The request
Collect all lines from the listing that include the string "joints".
[BEGIN Input material]
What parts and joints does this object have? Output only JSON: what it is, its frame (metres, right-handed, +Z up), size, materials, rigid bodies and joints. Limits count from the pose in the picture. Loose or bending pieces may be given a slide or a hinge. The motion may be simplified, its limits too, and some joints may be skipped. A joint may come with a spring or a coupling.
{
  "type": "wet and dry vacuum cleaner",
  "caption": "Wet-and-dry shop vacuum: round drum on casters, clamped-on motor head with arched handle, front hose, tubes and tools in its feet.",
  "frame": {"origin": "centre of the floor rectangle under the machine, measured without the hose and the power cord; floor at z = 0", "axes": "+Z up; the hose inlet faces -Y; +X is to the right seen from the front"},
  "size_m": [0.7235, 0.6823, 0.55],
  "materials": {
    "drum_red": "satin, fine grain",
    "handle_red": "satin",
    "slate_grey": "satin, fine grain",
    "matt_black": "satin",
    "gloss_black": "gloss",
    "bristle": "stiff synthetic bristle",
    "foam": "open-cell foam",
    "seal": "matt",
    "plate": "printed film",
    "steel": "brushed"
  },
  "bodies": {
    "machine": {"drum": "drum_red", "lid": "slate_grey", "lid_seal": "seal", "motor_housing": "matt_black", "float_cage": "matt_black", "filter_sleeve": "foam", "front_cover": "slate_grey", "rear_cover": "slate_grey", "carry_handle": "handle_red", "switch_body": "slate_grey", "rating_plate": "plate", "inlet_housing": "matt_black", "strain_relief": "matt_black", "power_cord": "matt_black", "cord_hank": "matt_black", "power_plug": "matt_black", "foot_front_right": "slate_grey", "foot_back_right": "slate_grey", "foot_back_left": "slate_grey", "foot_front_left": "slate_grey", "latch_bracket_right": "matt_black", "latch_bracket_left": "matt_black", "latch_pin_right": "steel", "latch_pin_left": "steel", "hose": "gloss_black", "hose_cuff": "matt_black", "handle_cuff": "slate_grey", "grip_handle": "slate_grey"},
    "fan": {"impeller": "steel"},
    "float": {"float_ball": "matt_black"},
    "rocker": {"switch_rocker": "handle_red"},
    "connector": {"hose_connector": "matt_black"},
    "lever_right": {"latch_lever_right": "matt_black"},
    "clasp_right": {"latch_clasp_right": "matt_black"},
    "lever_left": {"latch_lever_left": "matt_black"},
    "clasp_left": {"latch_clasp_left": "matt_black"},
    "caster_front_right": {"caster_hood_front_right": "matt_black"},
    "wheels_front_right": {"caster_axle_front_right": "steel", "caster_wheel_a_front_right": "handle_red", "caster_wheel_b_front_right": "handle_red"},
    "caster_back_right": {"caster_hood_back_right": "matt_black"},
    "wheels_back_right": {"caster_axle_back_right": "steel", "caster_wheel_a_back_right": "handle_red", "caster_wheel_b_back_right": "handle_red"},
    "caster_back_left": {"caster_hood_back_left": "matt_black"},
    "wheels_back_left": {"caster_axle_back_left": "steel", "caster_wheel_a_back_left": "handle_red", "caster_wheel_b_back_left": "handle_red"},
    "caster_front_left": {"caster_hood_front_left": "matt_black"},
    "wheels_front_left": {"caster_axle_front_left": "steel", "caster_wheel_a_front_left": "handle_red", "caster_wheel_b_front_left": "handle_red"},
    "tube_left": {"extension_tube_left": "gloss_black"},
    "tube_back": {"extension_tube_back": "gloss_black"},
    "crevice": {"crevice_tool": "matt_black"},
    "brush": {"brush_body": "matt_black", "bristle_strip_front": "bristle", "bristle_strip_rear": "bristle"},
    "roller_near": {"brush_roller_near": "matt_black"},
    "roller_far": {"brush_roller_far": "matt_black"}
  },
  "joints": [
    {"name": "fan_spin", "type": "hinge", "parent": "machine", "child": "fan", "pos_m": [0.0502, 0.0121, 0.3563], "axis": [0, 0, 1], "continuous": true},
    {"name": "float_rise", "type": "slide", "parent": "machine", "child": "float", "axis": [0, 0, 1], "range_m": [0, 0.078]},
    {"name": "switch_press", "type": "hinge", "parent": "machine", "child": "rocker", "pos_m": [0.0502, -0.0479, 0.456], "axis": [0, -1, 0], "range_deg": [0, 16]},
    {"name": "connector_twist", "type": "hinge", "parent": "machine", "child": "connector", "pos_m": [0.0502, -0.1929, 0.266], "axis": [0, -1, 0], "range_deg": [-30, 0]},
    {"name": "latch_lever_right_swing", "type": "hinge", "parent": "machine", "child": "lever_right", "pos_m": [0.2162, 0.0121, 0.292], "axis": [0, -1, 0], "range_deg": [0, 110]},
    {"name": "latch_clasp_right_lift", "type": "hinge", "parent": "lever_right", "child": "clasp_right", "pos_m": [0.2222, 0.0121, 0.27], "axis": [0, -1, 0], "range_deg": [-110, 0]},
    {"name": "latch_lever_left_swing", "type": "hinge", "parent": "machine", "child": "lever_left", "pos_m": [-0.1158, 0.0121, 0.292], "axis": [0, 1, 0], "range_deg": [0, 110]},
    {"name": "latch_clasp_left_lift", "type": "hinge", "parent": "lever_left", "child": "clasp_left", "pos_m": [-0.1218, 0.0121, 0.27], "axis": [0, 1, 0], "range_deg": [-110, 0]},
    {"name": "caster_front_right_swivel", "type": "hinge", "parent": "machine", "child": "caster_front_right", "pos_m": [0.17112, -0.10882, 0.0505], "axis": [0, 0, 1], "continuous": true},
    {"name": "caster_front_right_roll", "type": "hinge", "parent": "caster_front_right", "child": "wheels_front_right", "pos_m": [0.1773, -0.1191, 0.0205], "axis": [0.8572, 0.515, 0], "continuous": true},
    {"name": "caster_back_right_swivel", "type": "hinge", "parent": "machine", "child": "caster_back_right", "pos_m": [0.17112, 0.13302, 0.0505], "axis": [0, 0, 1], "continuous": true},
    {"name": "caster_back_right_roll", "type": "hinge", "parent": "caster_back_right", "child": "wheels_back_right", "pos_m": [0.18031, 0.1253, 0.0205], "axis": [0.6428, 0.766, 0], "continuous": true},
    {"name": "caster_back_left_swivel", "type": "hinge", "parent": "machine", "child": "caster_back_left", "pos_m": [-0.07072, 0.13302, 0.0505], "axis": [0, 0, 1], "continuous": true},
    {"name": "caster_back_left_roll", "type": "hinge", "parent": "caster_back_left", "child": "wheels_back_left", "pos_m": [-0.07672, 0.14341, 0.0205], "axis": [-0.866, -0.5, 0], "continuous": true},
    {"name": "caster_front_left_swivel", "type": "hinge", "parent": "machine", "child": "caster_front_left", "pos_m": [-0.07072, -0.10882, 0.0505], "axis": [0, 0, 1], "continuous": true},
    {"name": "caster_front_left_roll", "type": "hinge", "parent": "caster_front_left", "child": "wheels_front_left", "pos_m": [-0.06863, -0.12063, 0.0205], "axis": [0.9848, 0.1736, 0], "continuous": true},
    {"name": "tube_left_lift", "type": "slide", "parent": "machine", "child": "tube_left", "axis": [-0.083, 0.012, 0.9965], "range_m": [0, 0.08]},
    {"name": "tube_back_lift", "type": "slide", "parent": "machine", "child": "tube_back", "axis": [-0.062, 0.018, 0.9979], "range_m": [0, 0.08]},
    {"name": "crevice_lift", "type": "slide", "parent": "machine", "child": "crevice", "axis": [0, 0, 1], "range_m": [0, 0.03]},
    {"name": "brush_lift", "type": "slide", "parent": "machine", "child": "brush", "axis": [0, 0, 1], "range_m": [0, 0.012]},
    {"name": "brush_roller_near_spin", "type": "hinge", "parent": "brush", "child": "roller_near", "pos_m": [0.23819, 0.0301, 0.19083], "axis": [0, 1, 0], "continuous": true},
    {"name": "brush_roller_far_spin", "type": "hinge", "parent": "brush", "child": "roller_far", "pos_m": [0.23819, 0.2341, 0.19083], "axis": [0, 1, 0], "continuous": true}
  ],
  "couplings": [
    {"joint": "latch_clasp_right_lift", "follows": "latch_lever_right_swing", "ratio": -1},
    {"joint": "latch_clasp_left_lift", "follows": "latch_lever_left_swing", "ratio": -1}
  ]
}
[END Input material]
[BEGIN Input material]
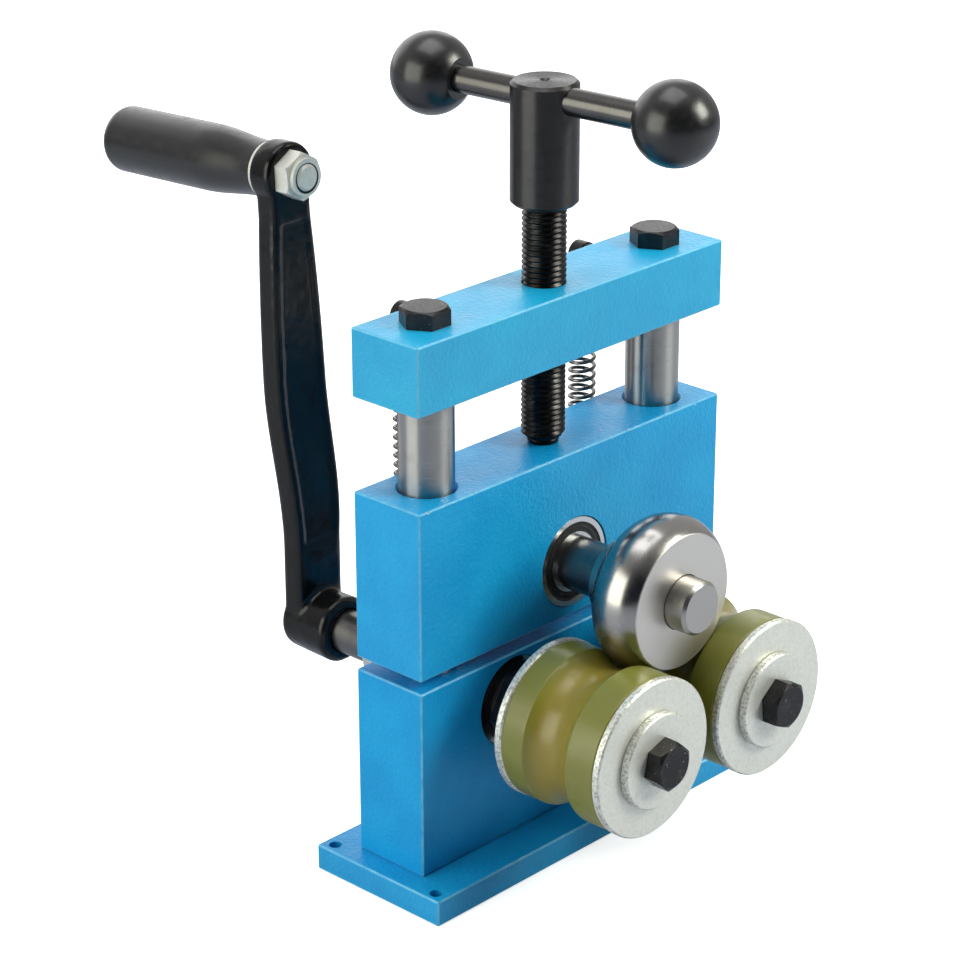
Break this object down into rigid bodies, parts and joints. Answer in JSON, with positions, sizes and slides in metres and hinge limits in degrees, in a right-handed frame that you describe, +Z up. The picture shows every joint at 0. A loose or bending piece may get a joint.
[END Input material]
Written answer
What parts and joints does this object have? Output only JSON: what it is, its frame (metres, right-handed, +Z up), size, materials, rigid bodies and joints. Limits count from the pose in the picture. Loose or bending pieces may be given a slide or a hinge. The motion may be simplified, its limits too, and some joints may be skipped. A joint may come with a spring or a coupling.
  "joints": [
Break this object down into rigid bodies, parts and joints. Answer in JSON, with positions, sizes and slides in metres and hinge limits in degrees, in a right-handed frame that you describe, +Z up. The picture shows every joint at 0. A loose or bending piece may get a joint.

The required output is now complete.